Heckler, 751 F.2d at 953; City of New York, 742 F.2d at 738.
As a result of the above analysis of the exhaustion requirement and the
60-day limitation, the court concludes that it has jurisdiction over the
class based on 42 U.S.C. § 405(g). Although this means we do not have
to reach the issue of whether mandamus jurisdiction also lies in this
case, we note that several circuits have held that mandamus jurisdiction
is not foreclosed by the Social Security Act's jurisdictional sections.
See e.g., Dietsch v. Schweiker, 700 F.2d 865, 867-68 (2d Cir. 1983);
Mental Health Association of Minnesota, 720 F.2d at 968-69 and n. 17;
Leschnoik v. Heckler, 713 F.2d 520, 522 (9th Cir. 1983); Ellis v. Blum,
643 F.2d 68, 78-82 (2d Cir. 1981); cf. Americana Healthcare Corp. v.
Schweiker, 688 F.2d 1072, 1084 (7th Cir. 1982) (implying mandamus will
lie in the appropriate circumstances).
Having stepped through the maze of jurisdictional issues raised by the
Secretary, we now turn to her procedural objections. She claims that the
class fails to meet the requirements of Fed.R.Civ.P. 23. The court,
however, finds that the claims plaintiffs raise are particularly well
suited to a class action and that Rule 23's requirements are easily met.

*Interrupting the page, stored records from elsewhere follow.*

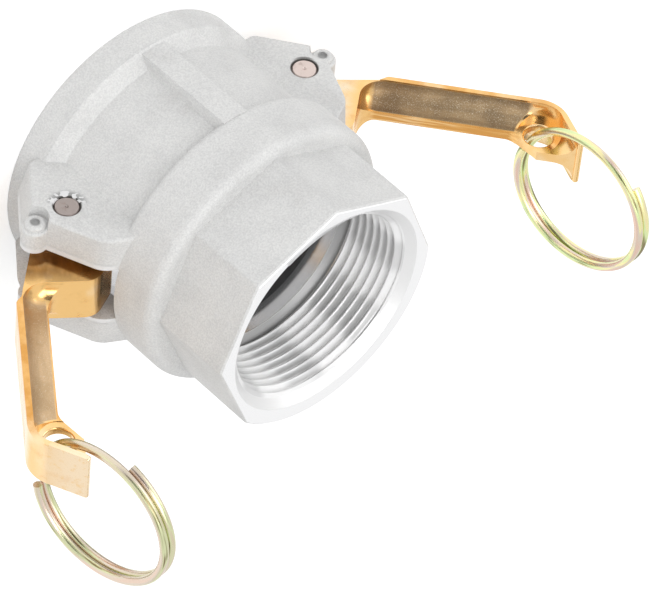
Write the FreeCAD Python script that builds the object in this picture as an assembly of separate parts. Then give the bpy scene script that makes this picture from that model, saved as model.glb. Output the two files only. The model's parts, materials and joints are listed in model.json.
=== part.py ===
import FreeCAD, Part
import math
import os

# Cam and groove coupling, 1 1/2 inch size, female thread, in millimetres.
# +Z is the axis of the coupling: it stands on the mouth of its cup, with the
# octagon and its thread on top. +Y is the way the pivot pins lie, and the two
# arms are on +X and -X. The origin is the centre of the mouth.

# Cup, from the mouth upwards
socket_d = 54.2
cup_wall = 2.9
rim_step = 3.0
rim_height = 7.2
rim_edge = 0.8
bevel_edge = 0.35
mouth_chamfer = 0.8
slot_floor = 6.0
slot_width = 15.0
slot_lower_reach = 14.0
slot_end_clearance = 1.5
seat_wall = 0.9

# Seal and its groove
seal_thickness = 6.35
seal_width = 7.15
seal_lip = 0.7
seal_side_clearance = 0.4
seal_end_clearance = 0.1

# Collar round the seal
collar_step = 2.6
collar_lead = 3.0
collar_low_round = 1.8
collar_round = 2.6

# Neck, thread bore and octagon
neck_d = 44.0
neck_length = 3.55
thread_d = 47.8
thread_length = 20.0
thread_lead_in = 1.5
thread_chamfer = 1.8
octagon_corners_d = 59.6
octagon_length = 19.5
octagon_corner_round = 1.0
octagon_chamfer = 0.5
octagon_flats = 5

# Ribs on the cup, between the ears
rib_top_width = 5.8
rib_root_width = 7.6

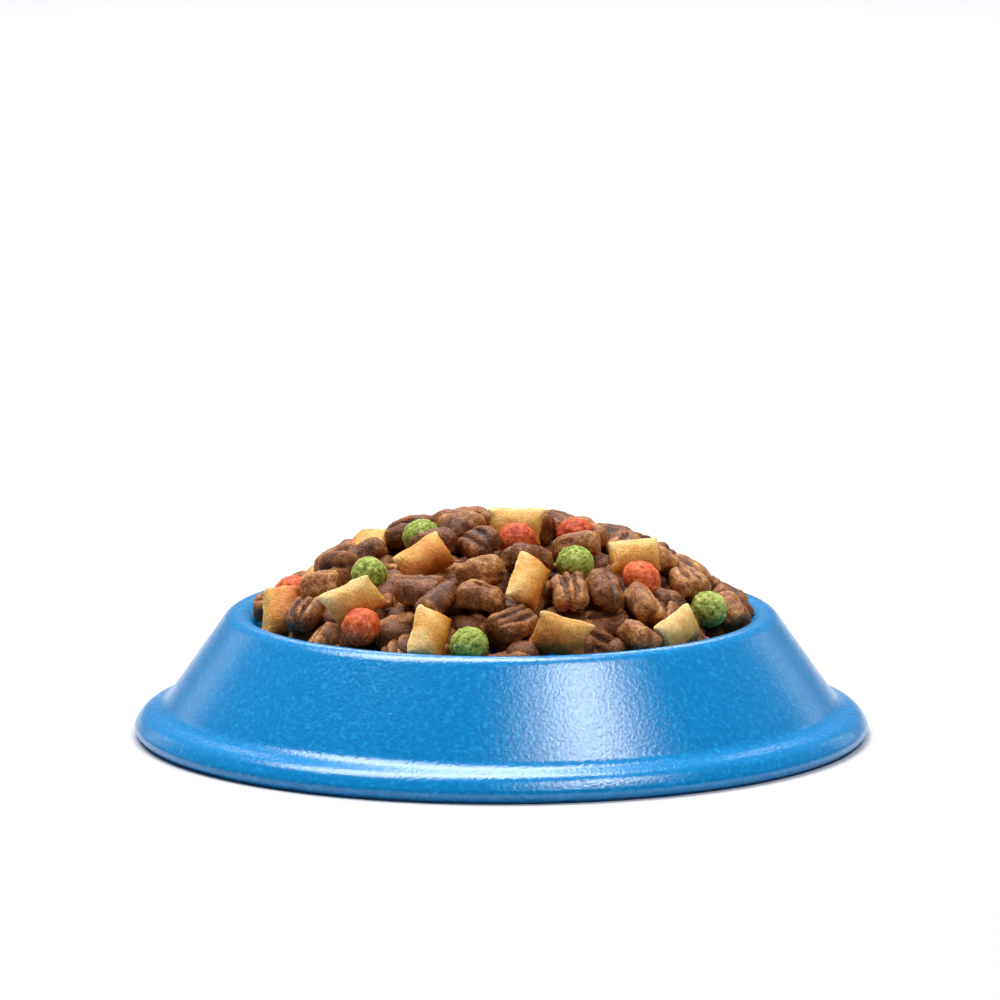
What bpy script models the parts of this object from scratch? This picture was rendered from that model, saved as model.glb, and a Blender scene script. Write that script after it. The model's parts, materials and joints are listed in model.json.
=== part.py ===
"""A round plastic pet bowl, heaped with dry food.

The bowl is one moulded shell: a basin, a rolled rim, a sloping skirt and a wide base flange that
turns under to a flat foot ring. The food is loose extruded pieces of five kinds. The pieces that lie
at the front and top of the heap are each an object, and one plain bed stands for the rest.
Units are metres, +Z is up, and the origin is the middle of the foot ring on the ground.
"""

import math
import random

import bmesh
import bpy
import numpy as np
from mathutils import Euler, Matrix, Vector
from mathutils.bvhtree import BVHTree

MM = 0.001
SEED = 11

# Bowl: outer skin of the turned shell, in millimetres
WALL = 2.4
BOWL_STEPS = 48
ARC_STEPS = 3
BASIN_FLOOR_Z = 7.0
BASIN_FLOOR_RADIUS = 66.0
BASIN_FILLET = 8.0
RIM_INNER_RADIUS = 74.0
RIM_INNER_Z = 34.0
RIM_INNER_FILLET = 4.0
RIM_CREST_RADIUS = 79.7
RIM_CREST_Z = 40.3
RIM_CREST_FILLET = 5.0
SKIRT_FOOT_RADIUS = 101.5
SKIRT_FOOT_Z = 9.4
SKIRT_FOOT_FILLET = 7.0
FLANGE_RADIUS = 107.7
FLANGE_Z = 7.3
FLANGE_FILLET = 6.0
EDGE_RADIUS = 111.8
EDGE_Z = 1.4
EDGE_FILLET = 2.4
FOOT_RADIUS = 108.1
FOOT_HEIGHT = 0.4

# Heap of food, in millimetres
HEAP_BASE_Z = 36.0
HEAP_RISE = 30.4
HEAP_RADIUS = 76.0
HEAP_ROUNDNESS = 2.3
SPIRAL_RADIUS = 68.0
SPIRAL_PIECES = 150
NEAREST_TO_LAID = 7.0
SETTLED_GAP = 0.9
SINK_LEAST = 1.2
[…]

Plaintiffs estimate the class numbers 11,000 as of April 1, 1985. The
Secretary argues that this estimate is too high because it includes those
with claims to continued benefits whose cases will automatically be
remanded for administrative review under the Reform Act. While this may
indeed occur, the class is still sufficiently numerous to meet the
requirement of Rule 23(a)(1). See Johnson v. Heckler, 100 F.R.D. 70, 72
(N.D.Ill. 1983); Long v. Thornton Township High School District, 82
F.R.D. 186, 189 (N.D.Ill. 1979).
Common Question of Law and Fact
Plaintiffs' claim that the Secretary has failed to make medical
equivalence findings uniformly affects all members of the class even
though some class members are evaluated and rejected at step four or five
of the evaluation process. Plaintiffs do not, as the Secretary contends,
seek a determination of each individual's eligibility for benefits.
Thus, the class has met the requirement of Rule 23(a)(2). Johnson, 100
F.R.D. at 74; Dixon v. Quern, 76 F.R.D. 617, 620 (N.D.Ill. 1977).

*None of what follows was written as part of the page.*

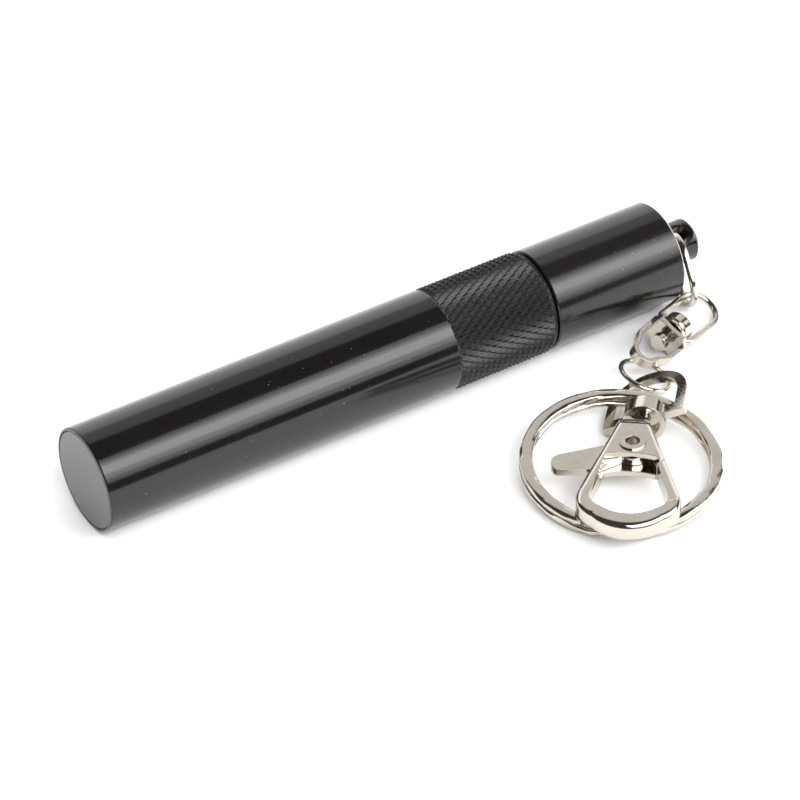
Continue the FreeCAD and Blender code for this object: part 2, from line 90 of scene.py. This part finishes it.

The typicality test is "whether the named plaintiffs claim and that
asserted on behalf of the class are `based on the same legal theory.'"
Johnson, 100 F.R.D. at 74. Plaintiffs' claims clearly meet this test
because they are based on a procedural challenge to the Secretary's
interpretation of her regulations. See Quern, 76 F.R.D. at 620.
Adequacy of Representation
"Adequacy of representation depends on two factors: (a) the plaintiffs'
attorneys must be qualified, experienced and generally able to conduct
the proposed litigation; and (b) the plaintiff must not have interests
antagonistic to those of the class." Johnson,
100 F.R.D. at 74-75. Plaintiffs' attorneys are experts in class actions
and Social Security law, and have been found adequate class counsel in
this circuit many times. See e.g., Wright v. California, 587 F.2d 345
(7th Cir. 1978); Jimenez v. Weinberger, 523 F.2d 689 (N.D.Ill. 1977);
Custom v. Trainor, 74 F.R.D. 409 (N.D.Ill. 1977). The second factor is
also met because the class members have the same interest in ensuring
that the Secretary make medical equivalence findings at step three of her
evaluation process. Thus, Rule 23(a)(4)'s requirements are met.
Lastly, the class meets the requirements of Rule 23(b) that the
Secretary act on grounds generally applicable to the class, thereby
making injunctive or declaratory relief with respect to the class as a
whole appropriate. In fact, as the plaintiffs point out, the class itself
is defined by reference to the scope of the defendant's policies at
issue, so that relief will affect all members of the class equally and
only those members. Johnson, 100 F.R.D. at 75; see also Advisory Board
Committee Note to Fed.R.Civ.P. 23, 39 F.R.D. 69, 102.
For all the foregoing reasons, the court grants plaintiffs' motion for
class certification for the class as presently defined.